Baby Schlumpf, das Einzelkind
Das kommunistische China verfolgte lange die Ein-Kind-Politik. Schlumpf-Theoretikern dient dieser Umstand als weiterer Beweis für die rote Gesinnung der blauen Zwerge (→ Schlaubi). Denn Baby Schlumpf ist das einzige Kind im Dorf und wird noch dazu von allen gemeinsam betreut. Traditionelle Familienstrukturen sind also offenkundig in der Schlumpfgesellschaft aufgelöst. Dass Baby Schlumpf vom Storch gebracht wurde, gilt zudem als Anzeichen für Asexualität oder Homosexualität (→ Beauty).
Gargamel, Azrael und der Antisemitismus-Verdacht
Der Zauberer bietet eine ideale Projektionsfläche für schlumpfige Verschwörungstheoretiker in Online-Foren. Geäußert wird der Verdacht, Gargamel sei als antisemitische Karikatur und jüdischer Gegenspieler der Nazi-Schlümpfe (→ Papa Schlumpf) angelegt. Der Name seiner Katze, Azrael, erinnere nicht zufällig an Israel. Mal gilt er auch als Archetyp des Kapitalisten und Erzfeind eines kommunistischen Schlumpfhausens (→ Schlaubi). Außen vor blieb Gargamel lediglich bei einem frühen Rassismusverdacht gegen Schlumpfvater Peyo. Gleich im ersten Comic nämlich verwandelte ein Fliegenbiss die Schlümpfe in schwarze, bösartige Zombies. Da aber war der Hexenmeister noch gar nicht erfunden. Erst seit 1959 jagt er die blauen Knirpse.

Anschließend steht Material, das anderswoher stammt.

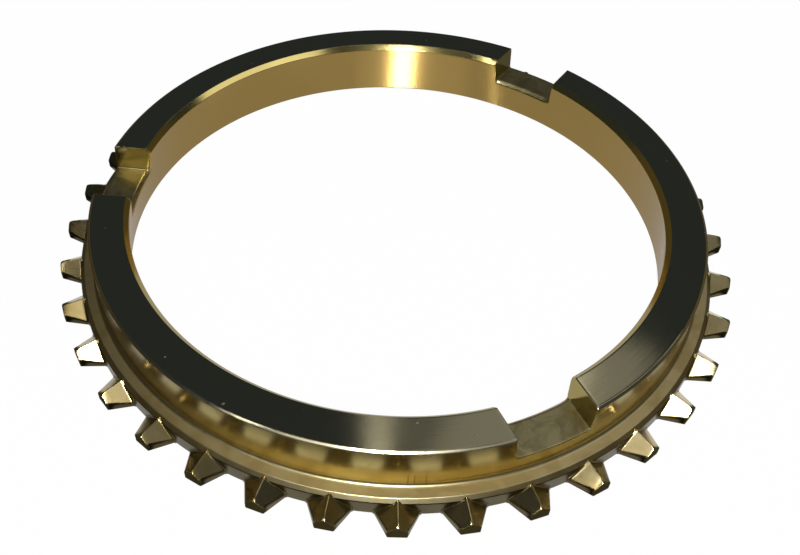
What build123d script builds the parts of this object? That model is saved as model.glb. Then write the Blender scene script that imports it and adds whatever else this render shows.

Frauenverachtend: Schlumpfine
Die US-amerikanische Publizistin Katha Pollitt schrieb 1991 in der New York Times über das „Schlumpfine-Prinzip“ in Kino und Fersnehen. Sie geißelte damit die Praxis, einzelne weibliche Figuren in Männer-Ensembles zu platzieren. Es ist nicht wegzudiskutieren: Schlumpfine ist im Schlümpfe-Kosmos die Quotenfrau. Gargamel erschuf sie zunächst mit kurzen schwarzen Haaren, um Zwietracht zu säen. Erst Papa Schlumpf verwandelt sie in eine Männerfantasie – blond, mit knappem Kleid und Pumps. Beide Rollen bringen Feministinnen in Rage oder, wie Schriftstellerin Nina George, zur Forderung: „#EntschlumpftEuch!“
Papa Schlumpf, der Diktator
Folgt man Antoine Buéno, sind die Schlümpfe wahlweise Nazis (→ Gargamel) oder Kommunisten (→ Schlaubi), in jedem Fall aber eine totalitäre Gemeinschaft mit Papa Schlumpf als Führerfigur. Die rote Farbe seiner Kleidung stehe für Revolution, der Rauschebart mache ihn optisch zum Wiedergänger von Karl Marx. Mühelos vertreten Schlumpf-Verschwörer auch die Gegenthese: Danach wiesen die Schlümpfe Parallelen zum Ku-Klux-Klan auf, bei dem alle Weiß tragen – bis auf den rot gewandeten Anführer.
Ist Beauty homosexuell?
Schlümpfe und Sex? Bis heute ein heißes Eisen. Schöpfer Peyo hatte seinen Wesen kein erkennbares Beziehungsleben verpasst. 2001 räsonierte Jake Gyllenhaal als Donnie Darko im gleichnamigen Fantasy-Drama über das Auftauchen von Schlumpfine (→ Schlumpfine), die Asexualität der Schlümpfe im Allgemeinen und den homosexuellen Beauty. Das klischeehafte Verhalten des eitlen Schlumpfs spielt den Vertretern der Homosexualitätsthese (→ Baby Schlumpf) in die Hände. Er schmückt sich mit Blumen und schaut unentwegt in den Spiegel.
Trotzkis Wiedergänger Schlaubi
Der Verdacht, Schlumpfhausen sei eine kommunistische Diktatur (→ Papa Schlumpf), wird durch eine Reihe von Indizien genährt. So gilt Schlaubi Schlumpf als blaue Inkarnation von Leo Trotzki, dem Erzfeind Stalins. Wie Trotzki trägt er eine Brille – als einziger Schlumpf. Seine Besserwisserei, die als trotzkistische Regimekritik verstanden werden kann, nervt alle. Dass es im Kollektiv der Schlümpfe weder Geld noch Privatbesitz gibt und außerdem alle gleich aussehen, stützt die Kommunismus-Annahme.